- _DATA_
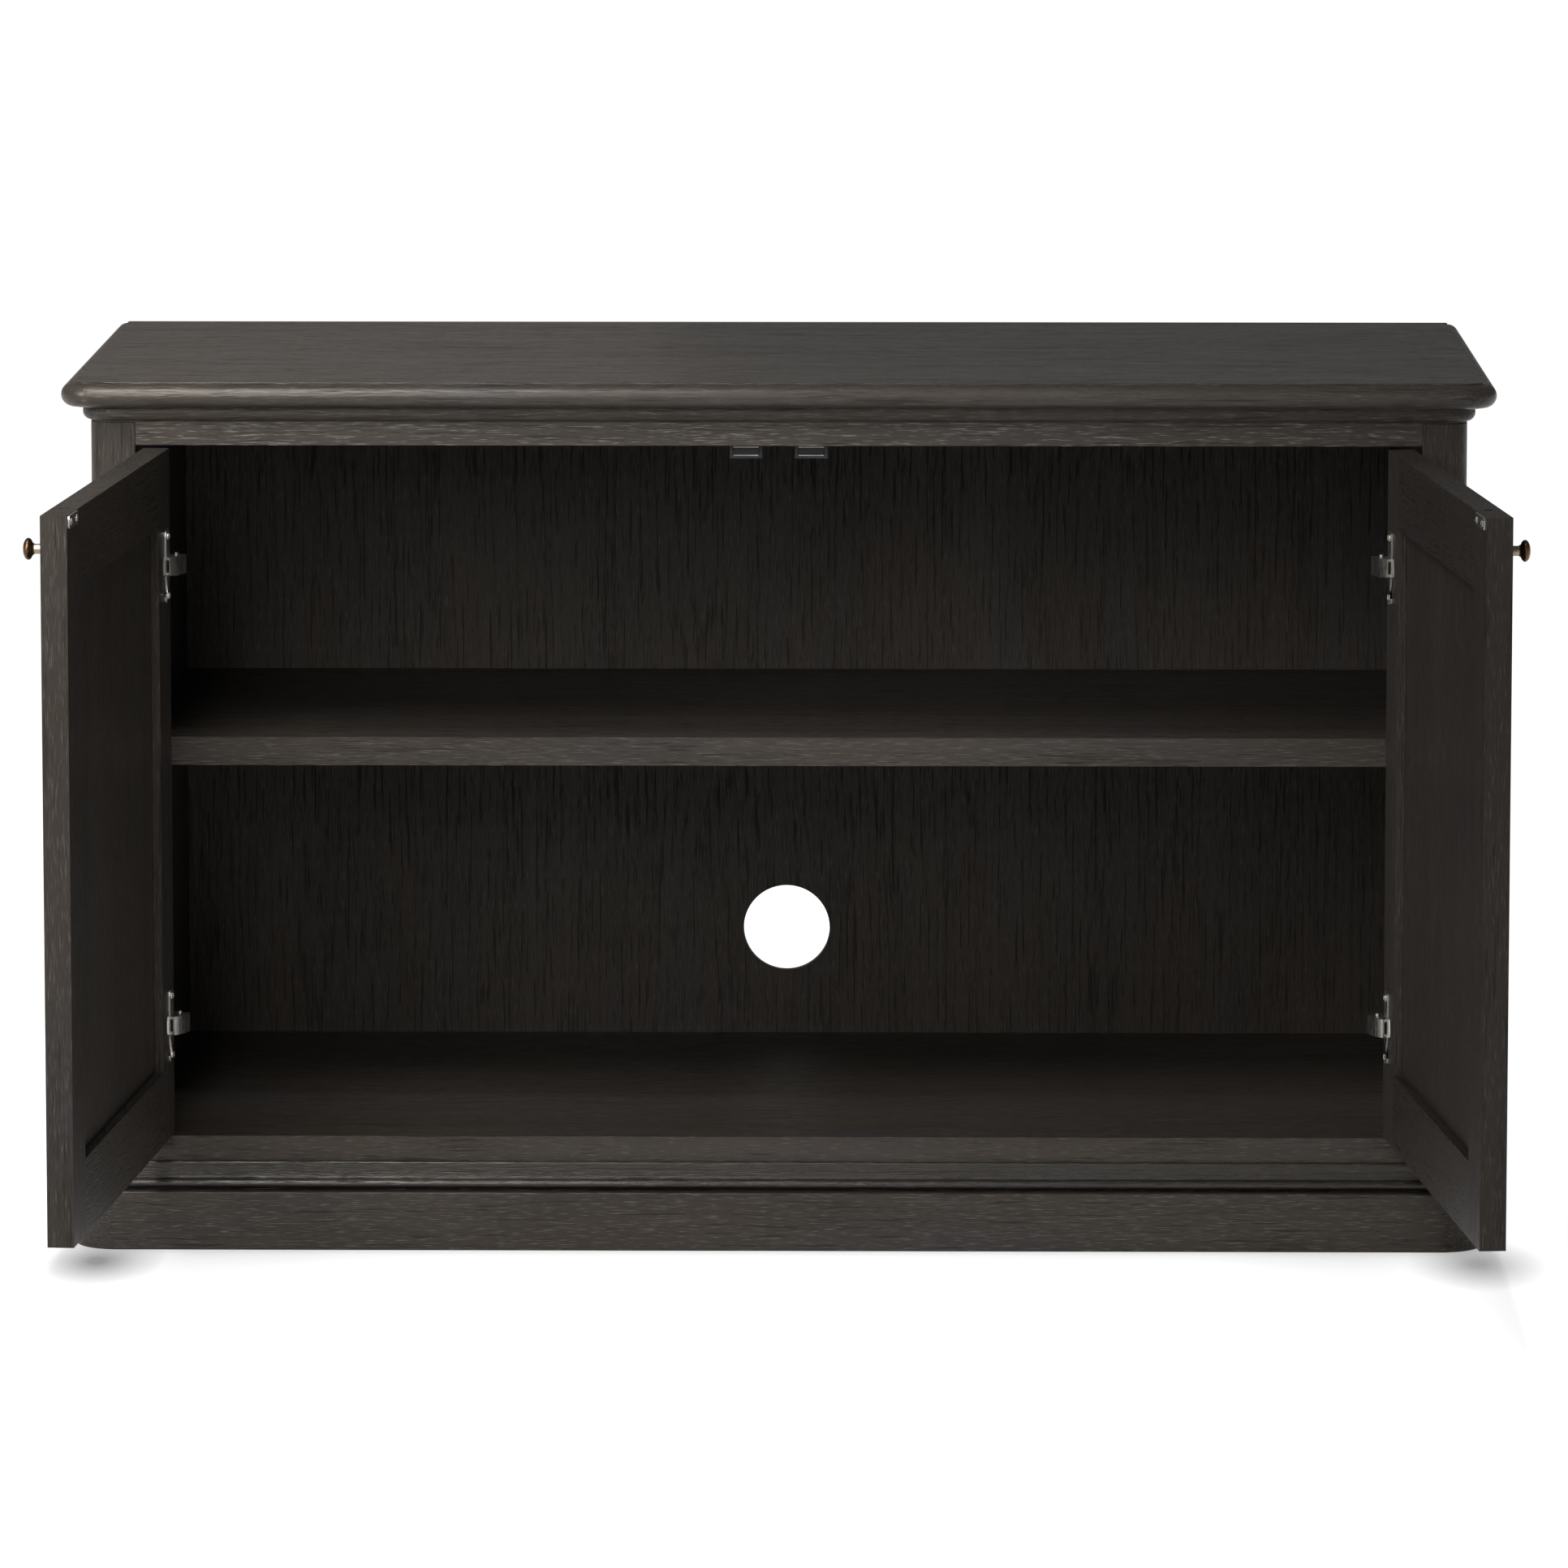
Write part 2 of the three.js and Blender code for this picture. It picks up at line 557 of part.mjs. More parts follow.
function knob() {
  const turned = new THREE.LatheGeometry(outline(KNOB_PROFILE), KNOB_SIDES);
  turned.rotateX(Math.PI);
  return turned.translate(DOOR_FREE_EDGE - KNOB_FROM_EDGE, OUTER_FACE - FIT_GAP, KNOB_Z);
}

function strikePlate() {
  const end = DOOR_FREE_EDGE - STRIKE.fromEdge;
  const shape = roundedRectangle(end - STRIKE.length, end, STRIKE.bottom, STRIKE.top,
    STRIKE.radius, SMALL_CORNER_STEPS);
  return wall(shape, INNER_FACE + FIT_GAP, INNER_FACE + FIT_GAP + STRIKE.thickness);
}

function addHinges(cabinet, side, label) {
  const fixed = pivotGroup(side, `${label}_hinge_arms`, 0);
  const links = pivotGroup(side, `${label}_hinge_links`, DOOR_OPEN_DEGREES[label] / 2);
  for (const [place, z] of Object.entries(HINGE_HEIGHTS)) {
    const arm = geometryOf(hingeArm()).translate(0, 0, z);
    put(fixed, `${label}_hinge_arm_${place}`, handed(arm, side), NICKEL);
    const link = geometryOf(cheekedLink(MID_LINK, LINK_START, LINK_END)).translate(0, 0, z);
    put(links, `${label}_hinge_link_${place}`, handed(link, side), NICKEL);
  }
  cabinet.add(fixed, links);
}

// ---- assembly, with the origin on the floor at the middle of the carcass ----
const cabinet = new THREE.Group();
cabinet.name = 'media_cabinet';
cabinet.position.y = -CASE_DEPTH / 2;

put(cabinet, 'top_board', stack(topLevels), OAK);
addMoulding(cabinet, 'bed_mould', bedLevels, FRAME_INSET);
addMoulding(cabinet, 'base_cap', baseCapLevels, FRAME_INSET);
addMoulding(cabinet, 'plinth', plinthLevels, PLINTH_THICKNESS - PLINTH_PROUD);
addPlinthInside(cabinet);
addInterior(cabinet);
for (const [side, label] of [[-1, 'left'], [1, 'right']]) {
  addSide(cabinet, side, label);
  addCatch(cabinet, side, label);
  addHinges(cabinet, side, label);
  const door = pivotGroup(side, `${label}_door`, DOOR_OPEN_DEGREES[label]);
  addDoor(door, side, label);
  cabinet.add(door);
}

export default cabinet;
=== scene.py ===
"""Media cabinet in dark open-pored oak: the looks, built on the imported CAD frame.

Metres, +Z up, the front faces -Y. The doors stand open in this pose.
"""

import json
import math

import bmesh
import bpy
from mathutils import Matrix, Vector


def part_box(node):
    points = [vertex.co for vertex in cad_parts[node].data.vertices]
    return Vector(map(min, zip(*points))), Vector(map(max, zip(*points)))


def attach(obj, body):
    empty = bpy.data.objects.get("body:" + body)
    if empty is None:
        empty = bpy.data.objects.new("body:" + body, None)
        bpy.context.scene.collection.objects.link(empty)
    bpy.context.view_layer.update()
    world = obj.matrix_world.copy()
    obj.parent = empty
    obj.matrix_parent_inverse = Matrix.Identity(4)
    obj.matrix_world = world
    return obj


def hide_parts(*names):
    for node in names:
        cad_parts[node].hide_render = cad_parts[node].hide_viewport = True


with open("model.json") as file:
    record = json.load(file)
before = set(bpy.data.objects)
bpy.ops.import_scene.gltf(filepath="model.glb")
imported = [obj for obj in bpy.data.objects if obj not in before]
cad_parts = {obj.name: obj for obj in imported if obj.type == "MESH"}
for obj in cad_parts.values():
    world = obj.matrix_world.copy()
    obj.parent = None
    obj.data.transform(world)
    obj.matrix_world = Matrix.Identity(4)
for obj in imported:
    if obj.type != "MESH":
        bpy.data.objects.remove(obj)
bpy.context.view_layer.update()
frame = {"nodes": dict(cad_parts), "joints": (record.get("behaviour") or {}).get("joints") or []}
MM = 0.001

# ---- places taken from the frame ----
TOP_LOW, TOP_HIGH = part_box("top_board")
POST_LOW, POST_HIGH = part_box("front_post_left")
BACK_LOW, BACK_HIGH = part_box("back_panel")
PLINTH_LOW, PLINTH_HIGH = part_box("plinth_front")
CAP_LOW, CAP_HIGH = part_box("base_cap_front")
BED_LOW, BED_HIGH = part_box("bed_mould_front")
HALF_CASE = -POST_LOW.x
HALF_OPENING = -POST_HIGH.x
FRONT = POST_LOW.y
CASE_BACK = TOP_HIGH.y
JOINTS = {joint["name"]: joint for joint in frame["joints"]}
SIDES = {"left": -1, "right": 1}
OPEN_DEGREES = {label: -JOINTS[f"{label}_door_swing"]["range_deg"][0] for label in SIDES}

AXIS_X, AXIS_Y, AXIS_Z = (1, 0, 0), (0, 1, 0), (0, 0, 1)

# ---- mouldings ----
POST_RADIUS = 20 * MM
FRAME_INSET = 40 * MM
CORNER_STEPS = 28
MOULDING_ARRIS = 0.35 * MM
BED_PROUD = 7 * MM
BED_FILLET = 1.2 * MM
BEAD_RADIUS = 3.9 * MM
BEAD_PROUD = 8.6 * MM
BEAD_HEIGHT = 5.8 * MM
COVE = ((5.3, 10.1), (4.9, 11.2), (4.7, 12.7), (4.5, 14.6), (4.35, 17.0), (4.25, 20.0))
CAP_FOOT = 8 * MM
CAP_ARRIS = 1.6 * MM
CAP_ARRIS_PROUD = 2.6 * MM
PLINTH_THICKNESS = 22 * MM
PLINTH_ARRIS = 1.5 * MM
PLINTH_FOOT = 1.0 * MM

# ---- top board ----
NOSE_CENTRE_PROUD = 14.1 * MM
NOSE_REACH = 10.4 * MM
NOSE_STEPS = 28
TOP_QUIRK = 1.5 * MM
TOP_QUIRK_GAP = 0.05 * MM
TOP_FLAT_PROUD = 13.5 * MM
TOP_FLAT_ARRIS = 0.5 * MM
TOP_CORNER = 4 * MM

# ---- back panel ----
HOLE_RADIUS = 40 * MM
HOLE_HEIGHT = 197 * MM
HOLE_STEPS = 96
HOLE_RIM = 0.8 * MM

# ---- hinges, about the pivot of a closed left door: X along the door, Y into the case ----
CUP_ALONG = 19.5 * MM
CUP_PROFILE = ((17.5, 12.5), (17.5, 23.2), (17.2, 23.6), (15.9, 23.6), (15.5, 23.2), (15.5, 15.4),
               (14.6, 14.5), (0.4, 14.5))
DOOR_INNER_FACE = 24.25 * MM
PLATE_THICKNESS = 1.5 * MM
FLANGE_HALF_WIDTH = 10 * MM
FLANGE_CORNER = 6 * MM
FLANGE_SCREW_HEIGHT = 26 * MM
FLANGE_GAP = 8.4 * MM
LINK_INNER_RADIUS = 26.5
CUP_LINK = {"outer": 38.5, "web": 36.4, "inside": 5.5, "half": 8, "start": 48.5, "end": 92}
MIDDLE_LINK = {"outer": 35.9, "web": 33.9, "inside": 2.8, "half": 5.1, "start": 50, "end": 92}
ARM_BASE, ARM_WING_TOP, ARM_BODY_TOP = -5, -2.2, 8
ARM_BLOCKS = (((ARM_BASE, 26, -9), (ARM_WING_TOP, 96, 9)),
              ((ARM_BASE, 58, -26), (ARM_WING_TOP, 74, 26)),
              ((ARM_BASE, 41, -7.5), (ARM_BODY_TOP, 90, 7.5)))
ARM_SCREWS = ((ARM_BODY_TOP, 48, 0), (ARM_BODY_TOP, 82, 0), (ARM_WING_TOP, 66, 21), (ARM_WING_TOP, 66, -21))
RIVET = {"radius": 30.5, "angle": 84, "inner": 5.6, "reach": 10.2}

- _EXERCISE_
Reproduce each line verbatim.

- _OUTPUT OF THE TASK_
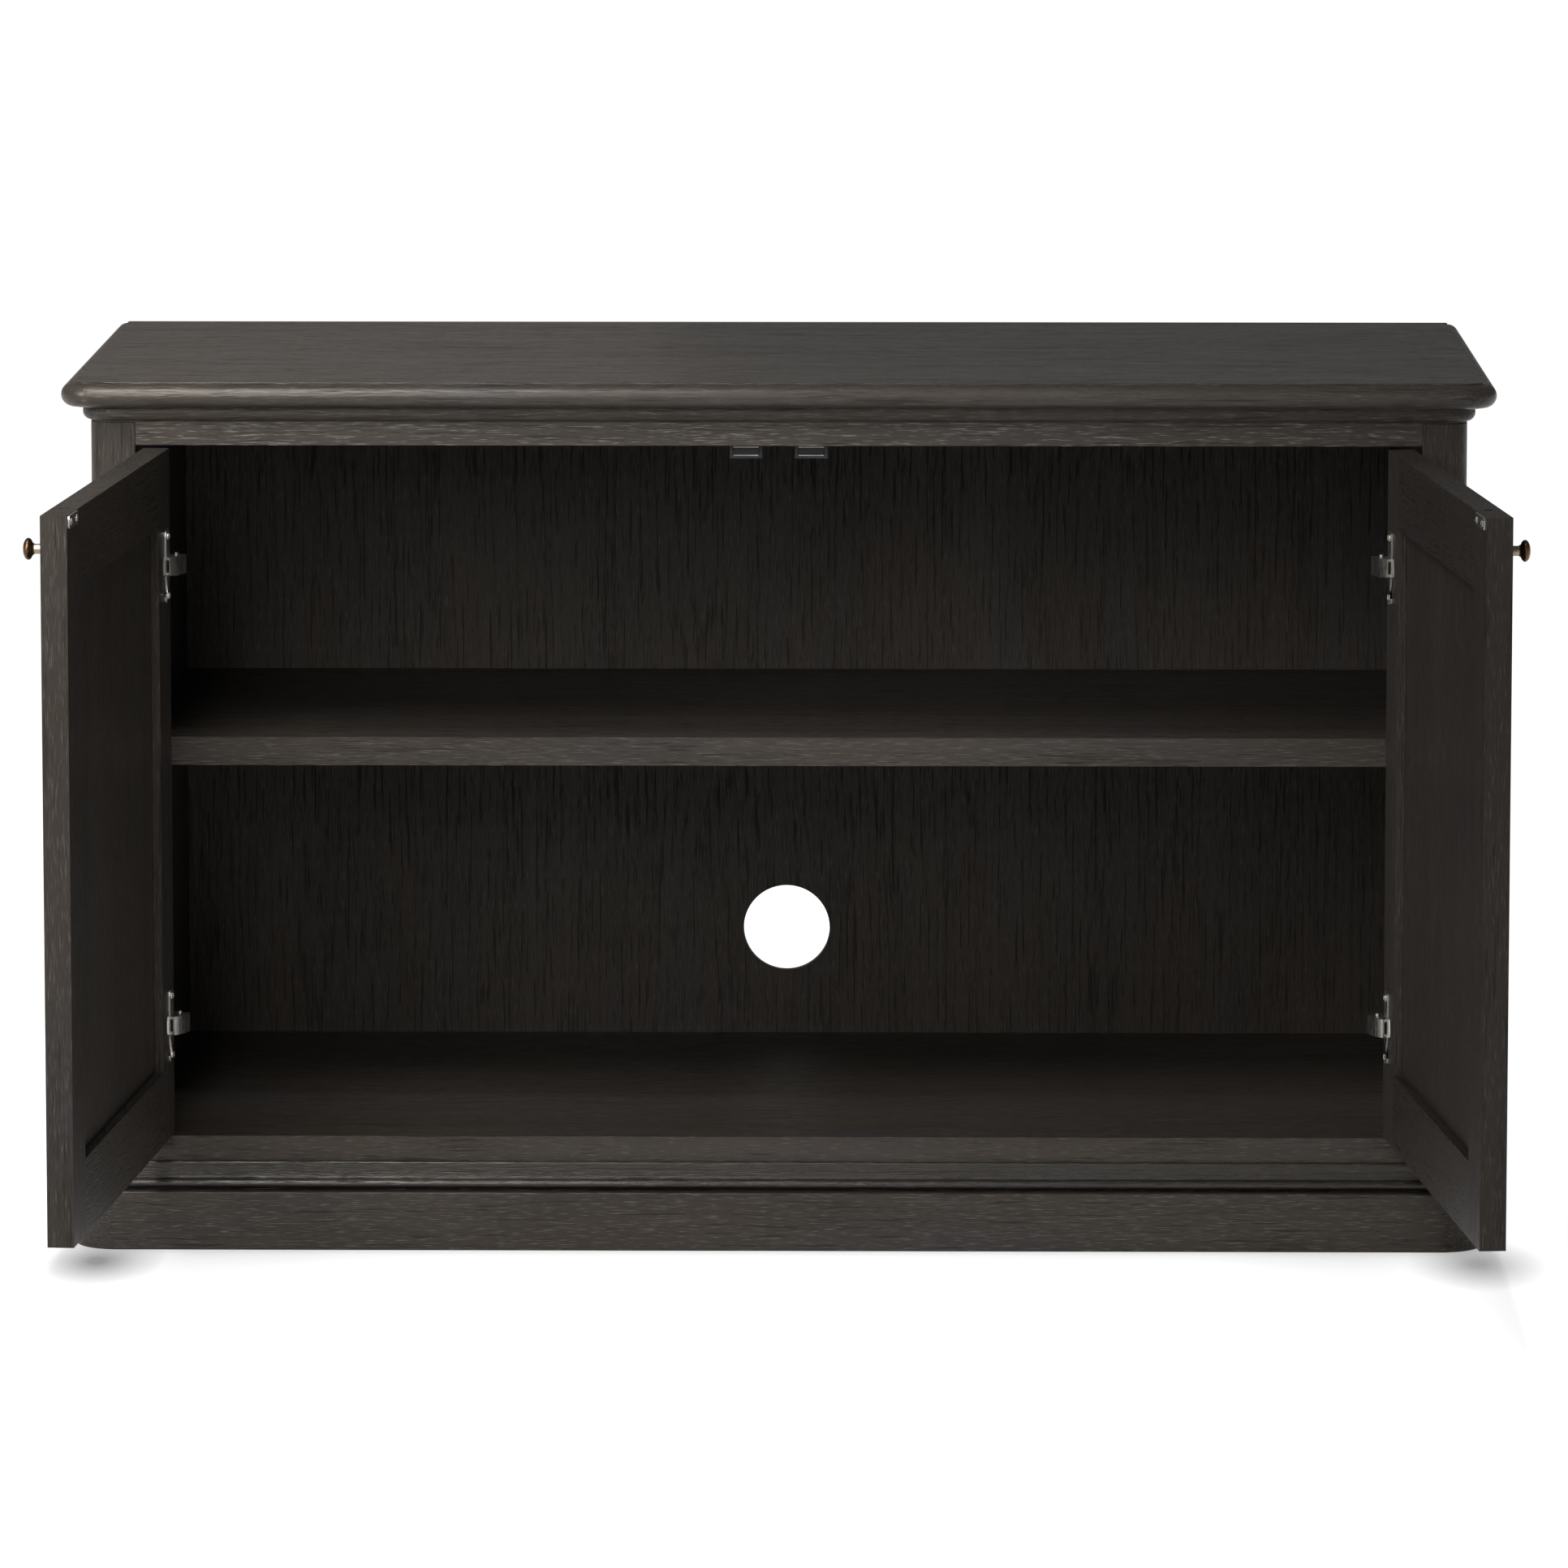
Write part 2 of the three.js and Blender code for this picture. It picks up at line 557 of part.mjs. More parts follow.
function knob() {
  const turned = new THREE.LatheGeometry(outline(KNOB_PROFILE), KNOB_SIDES);
  turned.rotateX(Math.PI);
  return turned.translate(DOOR_FREE_EDGE - KNOB_FROM_EDGE, OUTER_FACE - FIT_GAP, KNOB_Z);
}

function strikePlate() {
  const end = DOOR_FREE_EDGE - STRIKE.fromEdge;
  const shape = roundedRectangle(end - STRIKE.length, end, STRIKE.bottom, STRIKE.top,
    STRIKE.radius, SMALL_CORNER_STEPS);
  return wall(shape, INNER_FACE + FIT_GAP, INNER_FACE + FIT_GAP + STRIKE.thickness);
}

function addHinges(cabinet, side, label) {
  const fixed = pivotGroup(side, `${label}_hinge_arms`, 0);
  const links = pivotGroup(side, `${label}_hinge_links`, DOOR_OPEN_DEGREES[label] / 2);
  for (const [place, z] of Object.entries(HINGE_HEIGHTS)) {
    const arm = geometryOf(hingeArm()).translate(0, 0, z);
    put(fixed, `${label}_hinge_arm_${place}`, handed(arm, side), NICKEL);
    const link = geometryOf(cheekedLink(MID_LINK, LINK_START, LINK_END)).translate(0, 0, z);
    put(links, `${label}_hinge_link_${place}`, handed(link, side), NICKEL);
  }
  cabinet.add(fixed, links);
}

// ---- assembly, with the origin on the floor at the middle of the carcass ----
const cabinet = new THREE.Group();
cabinet.name = 'media_cabinet';
cabinet.position.y = -CASE_DEPTH / 2;

put(cabinet, 'top_board', stack(topLevels), OAK);
addMoulding(cabinet, 'bed_mould', bedLevels, FRAME_INSET);
addMoulding(cabinet, 'base_cap', baseCapLevels, FRAME_INSET);
addMoulding(cabinet, 'plinth', plinthLevels, PLINTH_THICKNESS - PLINTH_PROUD);
addPlinthInside(cabinet);
addInterior(cabinet);
for (const [side, label] of [[-1, 'left'], [1, 'right']]) {
  addSide(cabinet, side, label);
  addCatch(cabinet, side, label);
  addHinges(cabinet, side, label);
  const door = pivotGroup(side, `${label}_door`, DOOR_OPEN_DEGREES[label]);
  addDoor(door, side, label);
  cabinet.add(door);
}

export default cabinet;
=== scene.py ===
"""Media cabinet in dark open-pored oak: the looks, built on the imported CAD frame.

Metres, +Z up, the front faces -Y. The doors stand open in this pose.
"""

import json
import math

import bmesh
import bpy
from mathutils import Matrix, Vector


def part_box(node):
    points = [vertex.co for vertex in cad_parts[node].data.vertices]
    return Vector(map(min, zip(*points))), Vector(map(max, zip(*points)))


def attach(obj, body):
    empty = bpy.data.objects.get("body:" + body)
    if empty is None:
        empty = bpy.data.objects.new("body:" + body, None)
        bpy.context.scene.collection.objects.link(empty)
    bpy.context.view_layer.update()
    world = obj.matrix_world.copy()
    obj.parent = empty
    obj.matrix_parent_inverse = Matrix.Identity(4)
    obj.matrix_world = world
    return obj


def hide_parts(*names):
    for node in names:
        cad_parts[node].hide_render = cad_parts[node].hide_viewport = True


with open("model.json") as file:
    record = json.load(file)
before = set(bpy.data.objects)
bpy.ops.import_scene.gltf(filepath="model.glb")
imported = [obj for obj in bpy.data.objects if obj not in before]
cad_parts = {obj.name: obj for obj in imported if obj.type == "MESH"}
for obj in cad_parts.values():
    world = obj.matrix_world.copy()
    obj.parent = None
    obj.data.transform(world)
    obj.matrix_world = Matrix.Identity(4)
for obj in imported:
    if obj.type != "MESH":
        bpy.data.objects.remove(obj)
bpy.context.view_layer.update()
frame = {"nodes": dict(cad_parts), "joints": (record.get("behaviour") or {}).get("joints") or []}
MM = 0.001

# ---- places taken from the frame ----
TOP_LOW, TOP_HIGH = part_box("top_board")
POST_LOW, POST_HIGH = part_box("front_post_left")
BACK_LOW, BACK_HIGH = part_box("back_panel")
PLINTH_LOW, PLINTH_HIGH = part_box("plinth_front")
CAP_LOW, CAP_HIGH = part_box("base_cap_front")
BED_LOW, BED_HIGH = part_box("bed_mould_front")
HALF_CASE = -POST_LOW.x
HALF_OPENING = -POST_HIGH.x
FRONT = POST_LOW.y
CASE_BACK = TOP_HIGH.y
JOINTS = {joint["name"]: joint for joint in frame["joints"]}
SIDES = {"left": -1, "right": 1}
OPEN_DEGREES = {label: -JOINTS[f"{label}_door_swing"]["range_deg"][0] for label in SIDES}

AXIS_X, AXIS_Y, AXIS_Z = (1, 0, 0), (0, 1, 0), (0, 0, 1)

# ---- mouldings ----
POST_RADIUS = 20 * MM
FRAME_INSET = 40 * MM
CORNER_STEPS = 28
MOULDING_ARRIS = 0.35 * MM
BED_PROUD = 7 * MM
BED_FILLET = 1.2 * MM
BEAD_RADIUS = 3.9 * MM
BEAD_PROUD = 8.6 * MM
BEAD_HEIGHT = 5.8 * MM
COVE = ((5.3, 10.1), (4.9, 11.2), (4.7, 12.7), (4.5, 14.6), (4.35, 17.0), (4.25, 20.0))
CAP_FOOT = 8 * MM
CAP_ARRIS = 1.6 * MM
CAP_ARRIS_PROUD = 2.6 * MM
PLINTH_THICKNESS = 22 * MM
PLINTH_ARRIS = 1.5 * MM
PLINTH_FOOT = 1.0 * MM

# ---- top board ----
NOSE_CENTRE_PROUD = 14.1 * MM
NOSE_REACH = 10.4 * MM
NOSE_STEPS = 28
TOP_QUIRK = 1.5 * MM
TOP_QUIRK_GAP = 0.05 * MM
TOP_FLAT_PROUD = 13.5 * MM
TOP_FLAT_ARRIS = 0.5 * MM
TOP_CORNER = 4 * MM

# ---- back panel ----
HOLE_RADIUS = 40 * MM
HOLE_HEIGHT = 197 * MM
HOLE_STEPS = 96
HOLE_RIM = 0.8 * MM

# ---- hinges, about the pivot of a closed left door: X along the door, Y into the case ----
CUP_ALONG = 19.5 * MM
CUP_PROFILE = ((17.5, 12.5), (17.5, 23.2), (17.2, 23.6), (15.9, 23.6), (15.5, 23.2), (15.5, 15.4),
               (14.6, 14.5), (0.4, 14.5))
DOOR_INNER_FACE = 24.25 * MM
PLATE_THICKNESS = 1.5 * MM
FLANGE_HALF_WIDTH = 10 * MM
FLANGE_CORNER = 6 * MM
FLANGE_SCREW_HEIGHT = 26 * MM
FLANGE_GAP = 8.4 * MM
LINK_INNER_RADIUS = 26.5
CUP_LINK = {"outer": 38.5, "web": 36.4, "inside": 5.5, "half": 8, "start": 48.5, "end": 92}
MIDDLE_LINK = {"outer": 35.9, "web": 33.9, "inside": 2.8, "half": 5.1, "start": 50, "end": 92}
ARM_BASE, ARM_WING_TOP, ARM_BODY_TOP = -5, -2.2, 8
ARM_BLOCKS = (((ARM_BASE, 26, -9), (ARM_WING_TOP, 96, 9)),
              ((ARM_BASE, 58, -26), (ARM_WING_TOP, 74, 26)),
              ((ARM_BASE, 41, -7.5), (ARM_BODY_TOP, 90, 7.5)))
ARM_SCREWS = ((ARM_BODY_TOP, 48, 0), (ARM_BODY_TOP, 82, 0), (ARM_WING_TOP, 66, 21), (ARM_WING_TOP, 66, -21))
RIVET = {"radius": 30.5, "angle": 84, "inner": 5.6, "reach": 10.2}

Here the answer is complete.